Eunice settles in and rapidly becomes addicted to television. Problems with the household increase exponentially when the Coverdales leave on holiday, and Eunice strikes up a relationship with Joan Smith (Jackie Burroughs)–a former prostitute who’s converted to evangelical christianity. Joan is fixated on the Coverdales, and believes they are sinners.
The Housekeeper is based on the gripping Ruth Rendell novel Judgement in Stone and if you haven’t read the novel, then you’ll probably find the film to be a fairly decent thriller. The film, however, misses most of the novel’s psychological complexities–Eunice’s gradual descent into madness, the intricacies of class resentment, and Eunice’s craftiness when it comes to the subject of reading are all given brief treatment here. Instead, the film–which feels like a television film-of-the-week–is very straightforward, and while the novel takes place entirely in England, the film capitalizes on the fact that Eunice is transplanted to America.
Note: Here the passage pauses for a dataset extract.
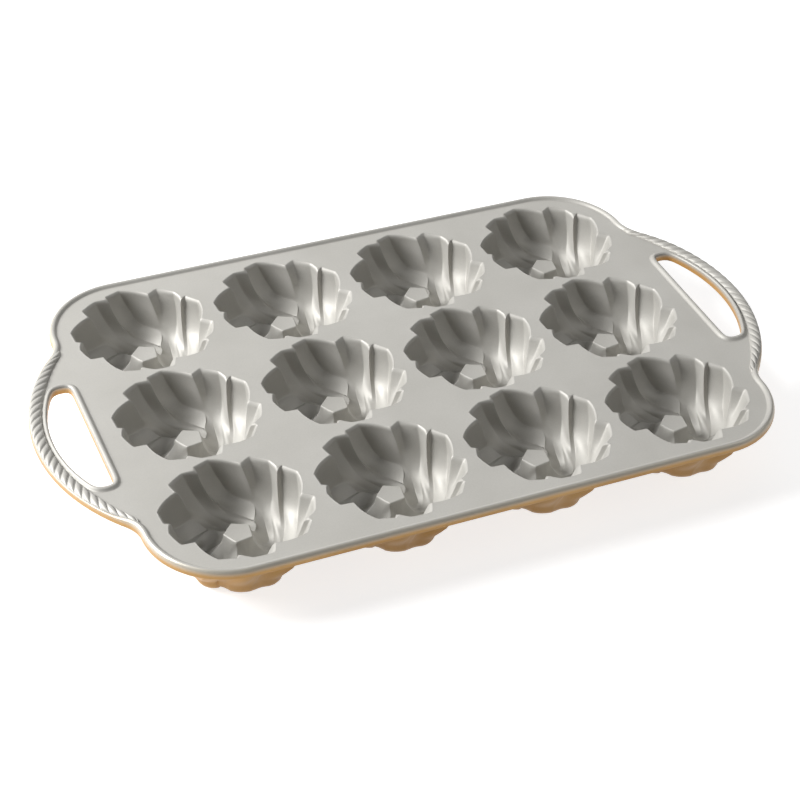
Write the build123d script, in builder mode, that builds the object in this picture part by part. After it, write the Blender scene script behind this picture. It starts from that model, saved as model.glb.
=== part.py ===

In the novel, class resentments are paramount, but in the film, this is not as apparent. In the film, at first the Coverdales chalk up some of Eunice’s peculiarities to cultural differences, and her relationship with Joan takes on almost comic elements when Eunice attends an American evangelical church meeting for the first time. Eunice interprets Joan’s performance in church as a cultural difference, and fails to notice that many of Joan’s fellow church goers find Joan appalling and strange. The Housekeeper, directed by Ousama Rawi isn’t a bad little film, but compared to the novel, it’s a disappointment.